With a period setting and a story centered on family, it seems like Annabelle is attempting to replicate some of the The Conjuring‘s strengths; it also duplicates the first film’s eerie moods and tense setpieces. In some places, it succeeds; Leonetti makes great use of deep focus, with threatening figures crossing the way, way back of the frame. These moments are startling without resorting to the typical, easy jump scares

However, Leonetti doesn’t have Wan’s way with imagery, and these moments fail to build on one another. It seems at times like Annabelle is trying to imply that domesticity itself is under attack: sewing machines start by themselves, a bedroom television can’t get reception, and baby dolls are tampered with. But then it finds itself dabbling in pretty much any kind of horror-movie elements it can get its hands on, throwing in all different kinds of religious symbolism, other creepy children who have barely anything to do with the story, and an all-knowing bookstore owner (a thankless role for Alfre Woodard), so that its message, such as it is, becomes diluted.

Even the Annabelle doll itself illustrates this movie’s lack of forward momentum. The doll is treated as if it were a normal, if vintage, doll that looks more and more demonic as the movie goes on. In fact, it looks frightening right out of the box, enough to make one wonder why anyone would let it into their homes in the first place. (The complaints that people have about Jack Nicholson in The Shining certainly apply here.) Even what the Annabelle doll represents becomes hindered by layers of remove. If the doll is evil, it’s only because it fell into the hands of the cult members, so it’s more of a tool than a real boogeyman.

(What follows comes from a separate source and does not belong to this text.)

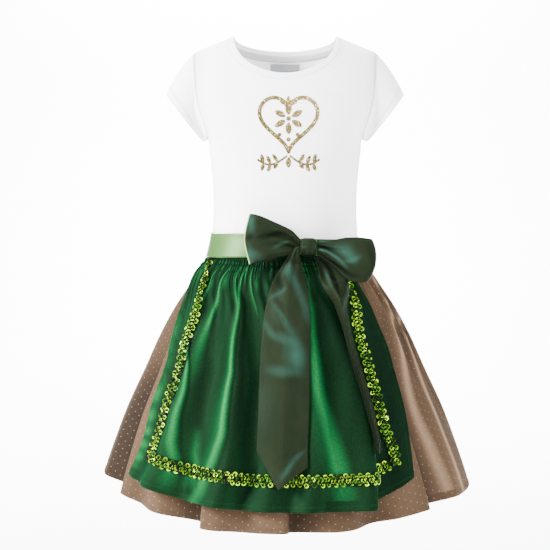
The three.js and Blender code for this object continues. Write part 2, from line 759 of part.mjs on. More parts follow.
// A loop of the bow. side: -1 for the wearer's right; reach: from the knot to the outer bend, where it is
// longest; short: how much less far its corners reach; widest: the place across where it is longest; square:
// how full its corners are; back: how far the bend lies behind the knot; belly: how far its front bulges;
// slip: how much lower its back run lies; creases: the height of the creases that fan out of the knot;
// clear: from the knot's side; edges: the heights of its edges in front over the knot's middle, by the share
// of the way out.
const LOOPS = {
  right: {
    side: -1,
    reach: 93,
    short: 8,
    widest: 0.5,
    square: 1.4,
    back: -4,
    belly: 17,
    slip: 9,
    creases: 2.4,
    clear: -0.4,
    edges: [
      { out: 0, top: 12, bottom: -11 },
      { out: 0.09, top: 20, bottom: -11 },
      { out: 0.18, top: 25.8, bottom: -11 },
      { out: 0.37, top: 33, bottom: -11.6 },
      { out: 0.55, top: 39.5, bottom: -13.8 },
      { out: 0.74, top: 45.5, bottom: -16.6 },
      { out: 0.92, top: 49, bottom: -19 },
      { out: 1, top: 49.5, bottom: -20 },
    ],
  },
  left: {
    side: 1,
    reach: 98,
    short: 9,
    widest: 0.43,
    square: 2.2,
    back: -3.5,
    belly: 19,
    slip: 4,
    creases: 2.2,
    clear: 0.1,
    edges: [
      { out: 0, top: 10.5, bottom: -11 },
      { out: 0.05, top: 10.5, bottom: -12.5 },
      { out: 0.22, top: 10.6, bottom: -21 },
      { out: 0.38, top: 12.7, bottom: -30.5 },
      { out: 0.52, top: 14.9, bottom: -40 },
      { out: 0.66, top: 15.6, bottom: -47.6 },
      { out: 0.8, top: 15.6, bottom: -49 },
      { out: 1, top: 14, bottom: -47 },
    ],
  },
};

function loopSurface(loop) {
  const start = KNOT.width / 2 + loop.clear;
  const topOf = curve(loop.edges, "out", "top");
  const bottomOf = curve(loop.edges, "out", "bottom");
  return (u, v) => {
    // u runs across the ribbon from its top edge, v along it: out in front, back behind.
    const along = Math.sin(Math.PI * clamp(v, 0, 1)) ** 2;
    const out = Math.sqrt(along) * 0.25 + along * 0.75;
    const front = Math.cos(Math.PI * v);
    const full = front > 0 ? 0.5 : 0.15; // flatter behind, where it lies on the dress
    const swelling = loop.belly * full * Math.sin(TAU * v) * (0.35 + 0.65 * along);
    const fan = (1 - smoothStep(out, 0.15, 0.75)) * Math.min(1, out * 6 + 0.25);
    const crease = loop.creases * Math.cos(3 * Math.PI * u) * fan * Math.sign(front);
    const behind = -4.2 * front - swelling + loop.back * out - crease;
    const corner = Math.abs(2 * (u - loop.widest)) ** loop.square;
    const reach = loop.reach - loop.short * corner;
    const height = mix(topOf(out), bottomOf(out), u) - (loop.slip * (1 - front) * out) / 2;
    return knotCentre
      .clone()
      .add(vector(loop.side * (start + (reach - start) * out), behind, height));
  };
}

function bowLoop(loop) {
  const surface = loopSurface(loop);
  const flipped = loop.side < 0 ? surface : (u, v) => surface(1 - u, v);
  return wall(
    steps(18).map((v) =>
      steps(8).map((u) => pair(flipped, u, clamp(v, 0.002, 0.998), SATIN)),
    ),
  );
}

// The farthest forward that the sash and the apron stand at a distance from the middle and a drop.
const apronRows = new Map();
function apronRow(drop) {
  const key = Math.round(drop);
  if (!apronRows.has(key)) {
    const at = (u) => {
      const v = (key - APRON_TOP) / (apronHem(u) - APRON_TOP);
      const point = apronSurface(u, clamp(v, 0, 1));
      return { x: point.x, out: -point.y + shirringHeight(0, v) };
    };
    apronRows.set(key, steps(160, 0.02, 0.98).map(at));
  }
  return apronRows.get(key);
}

function standing(x, drop) {
  const near = apronRow(drop).filter((at) => Math.abs(at.x - x) < 5);
  const cloth = Math.max(...near.map((at) => at.out));
  if (drop > SASH.at(-1).drop + 3) return cloth;
  const sashAt = Math.min(drop + SASH_RISE, SASH.at(-1).drop);
  return Math.max(cloth, sashFront(sashAt) * bulge(x / sashHalf(sashAt), 2));
}

// The tails of the bow: the middle of the ribbon, how wide it looks from the front, how wide its cloth is
// there, and how far it hangs off what it lies on. What is wider than it looks is folded lengthwise, into a
// crest that faces forwards.
const TAIL_RIGHT = [
  { drop: 303, x: 17.6, wide: 4.6, off: 23.5, cloth: 5 },
  { drop: 308.4, x: 15, wide: 9.6, off: 22.5, cloth: 10 },
  { drop: 315.6, x: 12.4, wide: 15.4, off: 20.5, cloth: 16 },
  { drop: 323.8, x: 10.9, wide: 22.5, off: 11, cloth: 24 },
  { drop: 331, x: 9.5, wide: 28.5, off: 5.5, cloth: 31 },
  { drop: 338, x: 8, wide: 34.5, off: 4.6, cloth: 38 },
  { drop: 351.5, x: 5.8, wide: 46.5, off: 4.4, cloth: 50 },
  { drop: 364, x: 4.6, wide: 54.5, off: 4, cloth: 58 },
  { drop: 379, x: 3.6, wide: 60.5, off: 2.4, cloth: 64 },
  { drop: 406, x: 2.1, wide: 67, off: 1.95, cloth: 70 },
  { drop: 447, x: 0, wide: 70.5, off: 1.95, cloth: 73 },
  { drop: 529, x: -2.8, wide: 72, off: 1.95, cloth: 75 },
  { drop: 582, x: -4.8, wide: 72, off: 2.6, cloth: 75 },
];
const TAIL_LEFT = [
  { drop: 319, x: 46, wide: 12, off: 1.8, cloth: 12 },
  { drop: 332, x: 58.5, wide: 26.5, off: 1.8, cloth: 26.6 },
  { drop: 339, x: 64, wide: 33, off: 1.6, cloth: 33.1 },
  { drop: 353, x: 70.5, wide: 40.5, off: 2, cloth: 42 },
  { drop: 366.7, x: 74, wide: 36, off: 2, cloth: 60 },
  { drop: 380.5, x: 78.5, wide: 24.5, off: 3, cloth: 69 },
  { drop: 394, x: 81, wide: 17, off: 3, cloth: 72 },
  { drop: 421.7, x: 88, wide: 12, off: 3, cloth: 72 },
  { drop: 462.6, x: 98.5, wide: 12.5, off: 3, cloth: 72 },
  { drop: 518, x: 116, wide: 13, off: 3, cloth: 72 },
  { drop: 550, x: 124, wide: 11, off: 3, cloth: 72 },
  { drop: 573, x: 129.5, wide: 9, off: 3, cloth: 72 },
];
// The points that the ends are cut to, as lengths beyond the last row.
const tailRightEnd = (u) => (u < 0.42 ? 3 + 120 * u : 53.4 - 50 * (u - 0.42));
const tailLeftEnd = (u) => 6 + 9 * u;

function tailSurface(table, end, waves) {
  const value = Object.fromEntries(
    ["x", "wide", "off", "cloth"].map((key) => [key, curve(table, "drop", key)]),
  );
  const [first, last] = [table[0].drop, table.at(-1).drop];
  return (u, v) => {
    const even = mix(first, last, Math.min(v, 1)); // beyond 1 lies the point
    const drop = even + Math.max(0, v - 1) * end(u);
    const wide = value.wide(even);
    const across = (share) => value.x(even) + (share - 0.5) * wide;
    const here = standing(across(u), drop);
    const most = Math.max(...steps(4).map((share) => standing(across(share), drop)));
    const folded = Math.sqrt(Math.max(0, value.cloth(even) ** 2 - wide ** 2)) / 2;
    const crest = folded * (1 - Math.abs(2 * u - 1) ** 1.3);
    const grown = smoothStep(even, first, first + 90);
    const wave = waves * (1 + Math.sin(drop / 21 + 2 * u)) * grown;
    const out = mix(here, most, 0.7) + value.off(even) + crest + wave;
    return vector(across(u), -out, -drop);
  };
}

const TAIL_ROWS = [
  ...[0, 0.02, 0.045, 0.075, 0.1, 0.13, 0.18, 0.24, 0.3, 0.4, 0.5, 0.62, 0.75, 0.88, 1],
  ...[1.5, 2], // the point
];

function bowTail(table, end, waves, across) {
  const surface = tailSurface(table, end, waves);
  return wall(
    TAIL_ROWS.map((v) => steps(across).map((u) => pair(surface, u, v, SATIN))),
  );
}

// ---- The dress ----

const finishes = {
  jersey: { color: 0xf4f4f4, roughness: 0.85 },
  cotton: { color: 0x9c7f6a, roughness: 0.8 },
  velvet: { color: 0x146b38, roughness: 0.7 },
  sequins: { color: 0xa9c62a, roughness: 0.3, metalness: 0.5 },
  satin: { color: 0x2c4532, roughness: 0.35 },
  satinLight: { color: 0x8fae82, roughness: 0.35 },
};

const dress = new THREE.Group();
function add(name, geometry, finish) {
  const material = new THREE.MeshStandardMaterial(finishes[finish]);
  const mesh = new THREE.Mesh(geometry, material);
  mesh.name = name;
  dress.add(mesh);
}

add("bodice_front", bodicePanel(FRONT), "jersey");
add("bodice_back", bodicePanel(BACK), "jersey");
const leftSleeve = sleeve();
add("sleeve_left", leftSleeve, "jersey");
add("sleeve_right", mirrored(leftSleeve), "jersey");
add("neck_binding", binding(), "jersey");
add("neck_label", label(), "jersey");
add("skirt_back", skirtPanel(0), "cotton");
add("skirt_front", skirtPanel(180), "cotton");

const grid = apronGrid();
const hemTrimRows = [APRON_ROWS.length - 3, APRON_ROWS.length - 2];
add("apron", wall(grid), "velvet");
const sideTrimRows = [TRIM_ROW, hemTrimRows[1]];
const rightTrim = [TRIM_START, TRIM_END];
const hemTrim = [TRIM_END, APRON_COLUMNS - TRIM_END];
const leftTrim = [APRON_COLUMNS - TRIM_END, APRON_COLUMNS - TRIM_START];
add("apron_trim_right", trimOn(grid, rightTrim, sideTrimRows), "sequins");
add("apron_trim_hem", trimOn(grid, hemTrim, hemTrimRows, SEAM * 1.2), "sequins");
add("apron_trim_left", trimOn(grid, leftTrim, sideTrimRows), "sequins");

add("sash", sash(), "satinLight");
add("bow_knot", knot(), "satin");
add("bow_loop_right", bowLoop(LOOPS.right), "satin");
add("bow_loop_left", bowLoop(LOOPS.left), "satin");
add("bow_tail_right", bowTail(TAIL_RIGHT, tailRightEnd, 1, 6), "satin");
add("bow_tail_left", bowTail(TAIL_LEFT, tailLeftEnd, 0, 8), "satin");

export default dress;
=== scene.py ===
"""A child's dirndl dress in its worn shape: the cloth, its folds and gathers, the bow, the sequin trim and
the stitching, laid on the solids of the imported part. The tables and curves are in millimetres, as the pattern
is; what they make is turned to metres when it becomes a mesh. The front of the dress faces -Y and +X is the
wearer's left. A drop is a distance below the shoulders, and an angle runs round the body from +X, so that the
back is at 90 degrees and the front at 270."""
import math

import bpy
import numpy as np
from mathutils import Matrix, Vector


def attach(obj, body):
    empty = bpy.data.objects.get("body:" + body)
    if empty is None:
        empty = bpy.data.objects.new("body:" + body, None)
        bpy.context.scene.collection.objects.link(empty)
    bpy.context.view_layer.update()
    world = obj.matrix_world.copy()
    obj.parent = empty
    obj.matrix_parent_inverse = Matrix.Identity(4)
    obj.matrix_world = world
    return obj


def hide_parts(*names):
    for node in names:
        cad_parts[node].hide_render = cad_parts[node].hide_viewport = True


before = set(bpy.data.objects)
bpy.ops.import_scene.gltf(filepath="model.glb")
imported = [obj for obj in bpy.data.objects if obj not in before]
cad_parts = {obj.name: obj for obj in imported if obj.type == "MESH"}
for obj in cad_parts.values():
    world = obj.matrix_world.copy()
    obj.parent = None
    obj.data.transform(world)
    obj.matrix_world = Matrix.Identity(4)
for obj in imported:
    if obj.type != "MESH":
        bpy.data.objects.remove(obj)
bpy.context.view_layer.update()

MM = 0.001
FRONT, BACK = -1, 1

# ---------------------------------------------------------------- sizes of the pattern


def table(columns, *rows):
    """Rows of numbers as named columns."""
    return {name: np.array([row[i] for row in rows], float) for i, name in enumerate(columns.split())}


def rows_of(columns):
    """A table's rows again, each with its names."""
    return [dict(zip(columns, row)) for row in zip(*columns.values())]


def crest(*rows):
    """A crest that runs down a cloth: where it lies across and its half width, how high it stands, how
    bright the painted highlight along it is, and how dark the painted shade beside it is."""
    return table("v across half high lit shade", *rows)


NECK_HALF, NECK_FRONT_DROP, NECK_BACK_DROP, BINDING_WIDTH = 75.5, 55, 21, 8
SHOULDER_SLOPE, SHOULDER_TIP, ARMPIT_DROP, WAIST_DROP = 0.41, 134, 152, 312
SHOULDER_SHARE = 0.2  # of the top edge of a bodice panel, on each side of the neckline

TORSO = table(
    "drop half front back square",
    (152, 114, 76, 66, 2.4),
    (190, 110, 78.5, 63, 2.2),
    (225, 107, 80.5, 60, 2.1),
    (262, 106.5, 80, 58.5, 2),
    (294, 108, 79, 59, 2),
    (312, 107, 77, 58.5, 2),
)
ARMHOLE = table(
    "drop edge full square",
    (0, 135, 150, 2),
    (24, 134, 150, 2),
    (55, 132.5, 151, 2),
    (88, 130, 149, 2),
    (118, 123, 139, 2.05),
    (138, 117, 126, 2.2),
    (152, 114, 114, 2.4),
)
CUFF = {"outer": (176, 86), "inner": (122, 155), "half_depth": 37, "back": 3, "swell": 3.5}

SKIRT = table(
    "drop half front back square",
    (312, 109.5, 79.5, 61, 2),
    (330, 114.5, 82, 65, 2),
    (350, 130.5, 93, 76, 1.98),
    (376, 148, 104, 88, 1.95),
    (400, 164, 113, 98, 1.92),
    (440, 186, 126, 112, 1.88),
    (497, 212, 142, 130, 1.84),
    (553, 238, 156, 148, 1.8),
    (600, 256, 167, 162, 1.78),
    (652, 274, 177, 176, 1.76),
    (710, 291, 187, 190, 1.75),
)
SKIRT_HEM = table(
    "angle drop",
    (0, 671),
    (45, 678),
    (90, 684),
    (135, 672),
    (180, 652),
    (196, 656),
    (212, 672),
    (232, 690),
    (250, 703),
    (285, 703),
    (300, 694),
    (318, 686),
    (340, 676),
    (360, 671),
)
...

In this way, Annabelle brings up a lot of ideas, but sinks its teeth into none of them to the point where you’re not really sure what you’re supposed to be scared of anymore. (Dolls? Satanists? Demons?) Or it happens that you’re not really sure what you’re supposed to get behind to combat whatever the evil forces are. (A strong family unit? Organized religion?)

Whatever the case may be, the film doesn’t bring back the Warrens, which is a shame because Annabelle is inspired by an object in their Occult Museum. In real life, though, the doll wasn’t a terrifying-looking porcelain doll, but a common Raggedy Ann. That makes it scarier to me, but there are probably trademark reasons, in addition to aesthetic ones, for why a Raggedy Ann wasn’t used in the movie. Still, one would think such a fact would be mentioned in the behind-the-scenes Blu-ray feature that supposedly gives the backstory to the real doll—nope. Instead, it just interviews the cast and crewmembers (not anyone really familiar with the story) while showing footage from Annabelle and The Conjuring (not the real doll).

There are many behind-the-scenes features, but most of them continue in the same way, interviewing the same cast and crew about various aspect of the production. One about the creepy things that happened during filming is the most entertaining; the rest are take-it-or-leave-it. Wan does appear in a few of them, which is nice for putting certain aspects of the filmmaking in the context of the previous movie.

Still, nothing in Annabelle is as simply scary, or builds as gracefully, as Wan’s game of “hide and clap” from The Conjuring.